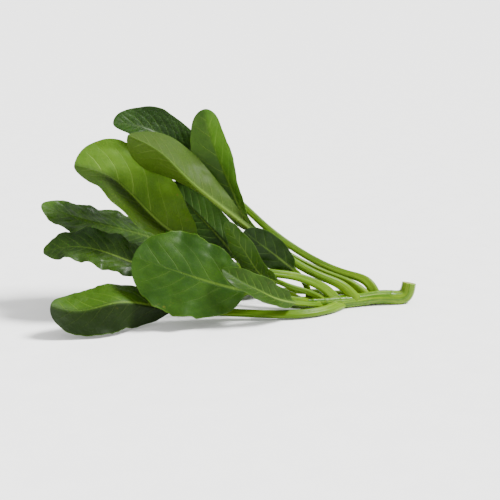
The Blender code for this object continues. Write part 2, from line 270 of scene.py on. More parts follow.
def closePiece(bm, name, node, finish):
    # welds the seam, turns every face outwards and stands the piece in for its node
    bmesh.ops.remove_doubles(bm, verts=bm.verts, dist=weldDistance)
    bmesh.ops.recalc_face_normals(bm, faces=bm.faces)
    mesh = bpy.data.meshes.new(name)
    bm.to_mesh(mesh)
    bm.free()
    mesh.shade_smooth()
    mesh.materials.append(finish)
    piece = bpy.data.objects.new(name, mesh)
    bpy.context.scene.collection.objects.link(piece)
    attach(piece, "root")
    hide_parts(node)
    return piece


# What all leaves share. The petiole's and the rib's half sizes are those of a full-sized leaf.
leafForm = {
    "petioleHalfWidth": 4.7, "petioleHalfDepth": 4.0, "petioleDrop": 0.5, "petioleEnd": 0.82,
    "petioleGroove": 0.28, "tipRib": 0.14, "ribTaper": 0.8, "ribBelow": 1.5, "ribGroove": 0.35,
    "sheath": 1.32, "sheathEnd": 0.14, "smallestStem": 0.45, "fullStemWidth": 55,
    "thickness": 0.62, "edgeRound": 0.4, "leastWing": 0.4, "marginPower": 0.5, "openingLength": 0.1,
    "openingStart": 0.02,
    "grooveSharpness": 7, "leanStart": 0.15, "lowest": 0.05,
    "columns": 128, "ribShare": 0.1875, "petioleRows": 72, "bladeRows": 130,
    "marginCrowding": 1.4, "tipCrowding": 1.7, "tipThin": 4, "mostRib": 0.45,
    "veinRise": 0.95, "veinCurve": 0.5, "veinWander": 0.30, "veinWanderSize": 38, "veinStagger": 0.27,
    "sideReach": 0.985, "dentSize": 16, "fineDents": 3.1, "fineDentDepth": 0.35,
    "frillSize": 9, "domeSize": 9, "foldSize": 32, "smallFoldSize": 13, "puckerSize": 6,
}


def leafSection(leaf, length, share, column, seed):
    # column goes once round the leaf: 0 to 0.5 is the upper face, the rest the lower one
    # returns each point's place across and up, and its place on the flattened leaf for the finish
    form = leafForm
    start = leaf["blade"]
    lower = column > 0.5
    signed = np.where(lower, 3 - 4 * column, 4 * column - 1)
    blade = np.clip((share - start) / (1 - start), 0, 1)
    side = np.where(signed < 0, -1.0, 1.0)
    ribPart = np.clip(np.abs(signed) / form["ribShare"], 0, 1)
    outer = np.clip((np.abs(signed) - form["ribShare"]) / (1 - form["ribShare"]), 0, 1)
    reach = 1 - (1 - outer) ** form["marginCrowding"]
    size = min(1, form["smallestStem"] + leaf["halfWidth"] / form["fullStemWidth"])
    size = size * mix(form["sheath"], 1, smoothStep(0, form["sheathEnd"], share))
    size *= np.where(share < start, mix(1, form["petioleEnd"], share / start),
                     mix(form["petioleEnd"], form["tipRib"], blade ** form["ribTaper"]))
    rib = form["petioleHalfWidth"] * size
    depth = form["petioleHalfDepth"] * size
    broadest = leaf["broadest"]
    wide = (form["sideReach"] * leaf["halfWidth"]
            * (blade / broadest) ** (form["marginPower"] * broadest / (1 - broadest))
            * ((1 - blade) / (1 - broadest)) ** form["marginPower"])
    margin = np.stack([blade * length * (1 - start) / form["dentSize"], side * 3, blade * 0], axis=1)
    fineDents = lumps(margin * [form["fineDents"], 1, 1], 1, seed + 20)
    dents = 0.5 + 0.5 * lumps(margin, 1, seed) + form["fineDentDepth"] * fineDents
    wide *= 1 - leaf["ragged"] * dents.clip(0) * smoothStep(0, 0.3, blade)
    late = blade > 0.5
    tipFade = np.where(late, np.sqrt(np.clip(wide / form["tipThin"], 0, 1)), 1)
    rib = np.where(late, np.minimum(rib, form["mostRib"] * wide), rib)
    depth = depth * tipFade
    wing = np.maximum(wide - rib, np.where(late, 0, form["leastWing"]))

    # the blade: each half rises, curls outwards and waves along its margin
    risen = [mix(*leaf[key][:2], blade) for key in ("left", "right")]
    tilt = np.radians(np.where(side < 0, risen[0], risen[1]))
    turn = np.radians(np.where(side < 0, leaf["left"][2], leaf["right"][2])) * reach
    out = wing * reach * np.sinc(turn / 2 / math.pi)
    across = side * (rib * ribPart + out * np.cos(tilt + turn / 2))
    height = out * np.sin(tilt + turn / 2)
    swell = np.sqrt(np.sin(blade * math.pi).clip(0))
    tall, count, phase = leaf["wave"]
    height += tall * reach ** 2 * swell * np.sin(2 * math.pi * count * blade + phase + side)
    along = blade * length * (1 - start)
    flatAcross = side * (rib * ribPart + wing * reach)
    flat = np.stack([flatAcross, share * length, 0 * share], axis=1)
    frill = lumps(np.stack([along / form["frillSize"], side * 5, 0 * along], axis=1), 1, seed + 2)
    height += leaf["frill"] * reach ** 4 * swell * frill

    # side veins arch from the rib towards the tip, with the blade domed between them
    q = wing * reach / leaf["halfWidth"]
    climb = leaf["halfWidth"] * (form["veinRise"] * q + form["veinCurve"] * q * q)
    phase = (along - climb) / leaf["veinGap"] + form["veinStagger"] * side * smoothStep(0.2, 1, ribPart)
    phase += form["veinWander"] * lumps(flat + [0, 0, 40], form["veinWanderSize"], seed + 4)
    dome = 1 - (2 * np.abs(phase - np.floor(phase) - 0.5)) ** 2
    inBlade = smoothStep(0.02, 0.16, blade) * (1 - smoothStep(0.86, 1, blade))
    inWing = smoothStep(0.0, 0.25, reach) * (1 - 0.75 * smoothStep(0.6, 1, reach))
    dome = dome * (0.8 + 0.5 * lumps(flat, form["domeSize"], seed + 6)) - 0.4
    height += leaf["quilt"] * inBlade * inWing * dome
    smallFolds = 0.5 * lumps(flat * [1.5, 1, 1], form["smallFoldSize"], seed + 10)
    folds = lumps(flat, form["foldSize"], seed + 8) + smallFolds
    height += leaf["crumple"] * inBlade * smoothStep(0.0, 0.6, reach) * folds
    puckers = lumps(flat, form["puckerSize"], seed + 9)
    height += leaf["pucker"] * inBlade * smoothStep(0.0, 0.3, reach) * puckers

    # thickness: a thin blade with a round edge, a groove over the rib and a keel under it
    edge = np.sqrt(np.clip(wing * (1 - reach) / form["edgeRound"], 0, 1))
    half = form["thickness"] / 2 * tipFade * np.where(ribPart < 1, 1, edge)
    lean = (tilt * ribPart + turn) * mix(0.5, 1, np.clip(reach / form["leanStart"], 0, 1))
    face = np.where(lower, -1.0, 1.0)
    leafAcross = across - face * side * np.sin(lean) * half
    leafHeight = height + face * np.cos(lean) * half
    roof = np.sqrt(np.clip(1 - ribPart ** 2, 0, 1))
    keel = form["ribBelow"] * depth * roof ** 1.5
    groove = form["ribGroove"] * size * roof ** 2
    leafHeight -= np.where(lower, keel, groove)

    # the petiole: round, grooved along its top
    angle = math.pi - 2 * math.pi * column
    trough = form["petioleGroove"] * np.clip(np.sin(angle), 0, 1) ** form["grooveSharpness"]
    lift = np.sin(angle) - trough
    roundAcross = rib * np.cos(angle)
    roundHeight = depth * (lift - form["petioleDrop"])
    opened = smoothStep(start - form["openingStart"],
                        start + form["openingLength"] * (1 - start) + form["openingStart"], share)
    flat[:, 0] = mix(roundAcross, flatAcross, opened)
    flat[:, 2] = roundHeight * (1 - opened)
    shares = np.stack([np.where(share < start, share / start - 1, blade),
                       np.where(ribPart < 1, ribPart, 1 + reach), phase], axis=1)
    return mix(roundAcross, leafAcross, opened), mix(roundHeight, leafHeight, opened), flat, shares


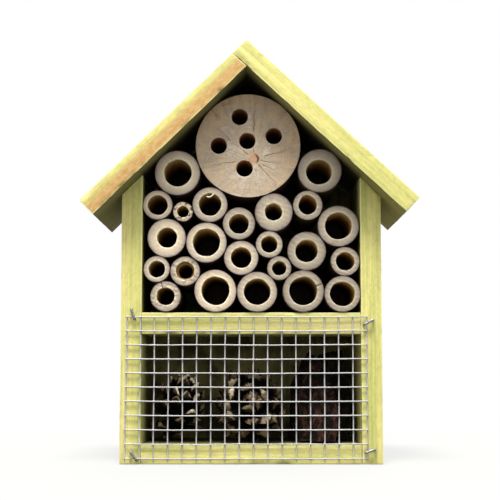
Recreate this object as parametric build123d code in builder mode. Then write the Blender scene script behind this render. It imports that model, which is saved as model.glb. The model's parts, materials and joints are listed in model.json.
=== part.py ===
from build123d import *
from dataclasses import dataclass
from math import cos, hypot, pi, radians, sin, sqrt, tan
import os

# A gabled insect hotel: two side walls, a shelf and a floor board, a two-board roof and a plywood back.
# The upper chamber holds bamboo canes packed round a drilled log, and the lower chamber holds
# pine cones and bark behind welded wire mesh. The origin is the middle of the base, the front faces -Y.

# Body, millimetres
body_width = 185.0  # over the outsides of the side walls
board_depth = 76.0  # walls, shelf and floor board, front to back
wall_thickness = 15.0
shelf_thickness = 15.5
floor_thickness = 13.5
shelf_top_height = 106.5
panel_thickness = 4.0

# Roof
ridge_offset = -3.0  # the ridge stands a little to the left of the middle
ridge_height = 278.5  # underside of the ridge
left_pitch = 44.5
right_pitch = 43.0
roof_thickness = 14.0
roof_overhang = 20.0  # in front of the walls
left_slope_length = 150.0  # along the underside, from the ridge to the eave
right_slope_length = 151.5

# Drilled log and cane bundle
log_diameter = 75.5
log_bore_diameter = 12.0
log_bore_depth = 55.0
log_bores = [(-6.0, 21.0), (18.5, 7.0), (-21.0, 0.0), (-0.5, 3.5), (-2.5, -16.5)]  # from the log's centre
cane_gap = 0.15  # between neighbours in the bundle
cane_bore_depth = 62.0
bundle_share = 0.695  # part of the chamber's section that the canes take up

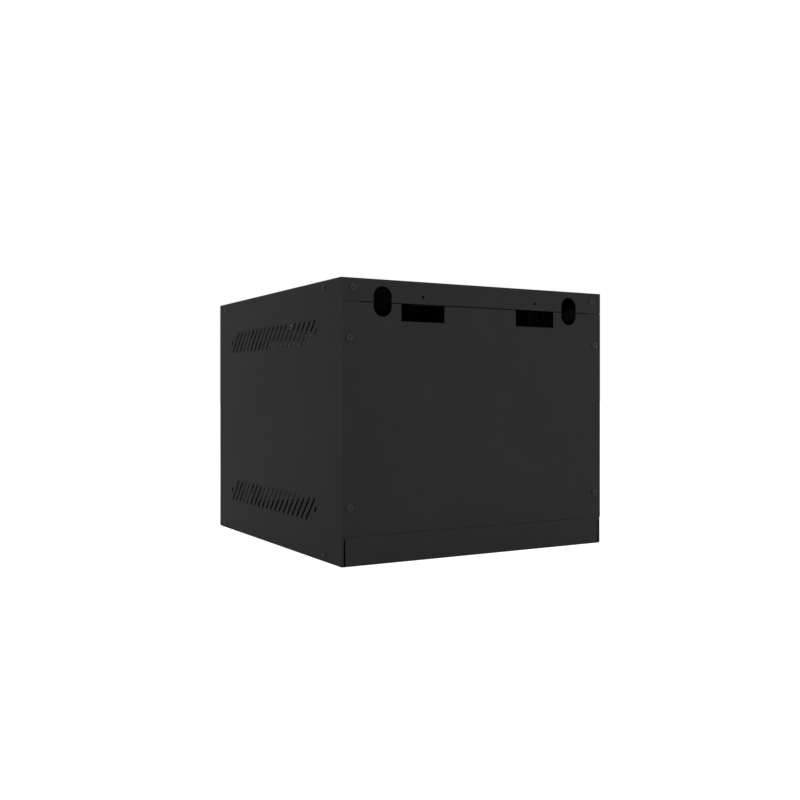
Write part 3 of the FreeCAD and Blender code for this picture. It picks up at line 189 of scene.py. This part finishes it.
def zinc_plate():
    """Bright zinc plating with faint blue and straw tints and fine rub marks."""
    s = Surface("zinc_steel", Metallic=1.0)
    tint = s.noise(70.0, 2.0)
    base = s.mixed(s.ranged(tint, 0.35, 0.65), (0.52, 0.55, 0.60, 1.0), (0.60, 0.58, 0.53, 1.0))
    stain = s.ranged(s.noise(260.0, 4.0, 0.7), 0.55, 0.80, 0.0, 0.45)
    s.feed("Base Color", s.mixed(stain, base, grey(0.34)))
    s.feed("Roughness", s.ranged(s.noise(500.0, 3.0), 0.3, 0.7, 0.24, 0.40))
    normal, _ = s.rounded(0.3 * MM)
    s.relief(s.noise(1800.0, 2.0, place=s.stretched((1.0, 1.0, 0.12))), 0.04 * MM, 0.5, normal)
    return s.material


def satin_chrome():
    s = Surface("lock_chrome", Metallic=1.0)
    haze = s.noise(340.0, 3.0)
    s.feed("Base Color", s.mixed(s.ranged(haze, 0.4, 0.7), grey(0.66), grey(0.52)))
    s.feed("Roughness", s.ranged(haze, 0.3, 0.7, 0.13, 0.26))
    normal, _ = s.rounded(0.3 * MM)
    s.relief(s.noise(2400.0, 2.0), 0.02 * MM, 0.4, normal)
    return s.material


def smoked_glass():
    """Black smoked pane with faint wiping marks in its gloss and little reflection."""
    s = Surface("tinted_glass", IOR=1.2, Transmission_Weight=1.0)
    haze = s.noise(9.0, 3.0, 0.6)
    dark, light = (0.010, 0.011, 0.012, 1.0), (0.015, 0.016, 0.017, 1.0)
    s.feed("Base Color", s.mixed(s.ranged(haze, 0.3, 0.7), dark, light))
    wipes = s.noise(7.0, 4.0, 0.6, place=s.stretched((1.0, 1.0, 3.0)))
    s.feed("Roughness", s.ranged(wipes, 0.4, 0.8, 0.015, 0.07))
    s.relief(s.noise(2.5, 1.0), 0.10 * MM, 0.15)
    return s.material


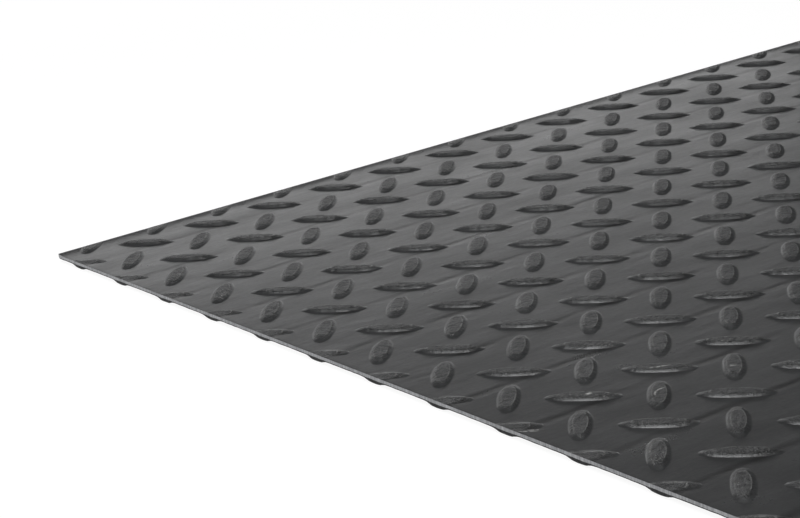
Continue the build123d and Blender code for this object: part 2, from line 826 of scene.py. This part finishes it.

----

TO DO: Print the listing above from its first line through the line with "return piece", and stop there.

TASK RESPONSE:
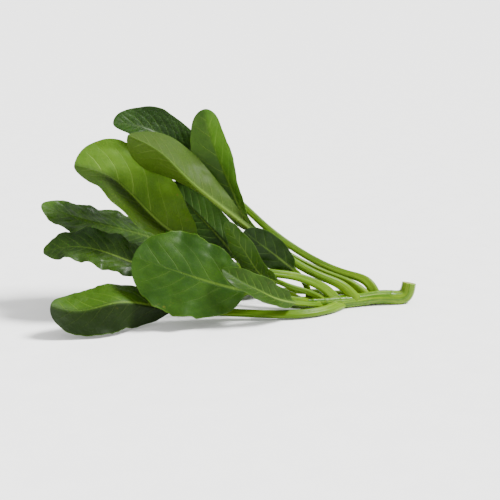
The Blender code for this object continues. Write part 2, from line 270 of scene.py on. More parts follow.
def closePiece(bm, name, node, finish):
    # welds the seam, turns every face outwards and stands the piece in for its node
    bmesh.ops.remove_doubles(bm, verts=bm.verts, dist=weldDistance)
    bmesh.ops.recalc_face_normals(bm, faces=bm.faces)
    mesh = bpy.data.meshes.new(name)
    bm.to_mesh(mesh)
    bm.free()
    mesh.shade_smooth()
    mesh.materials.append(finish)
    piece = bpy.data.objects.new(name, mesh)
    bpy.context.scene.collection.objects.link(piece)
    attach(piece, "root")
    hide_parts(node)
    return piece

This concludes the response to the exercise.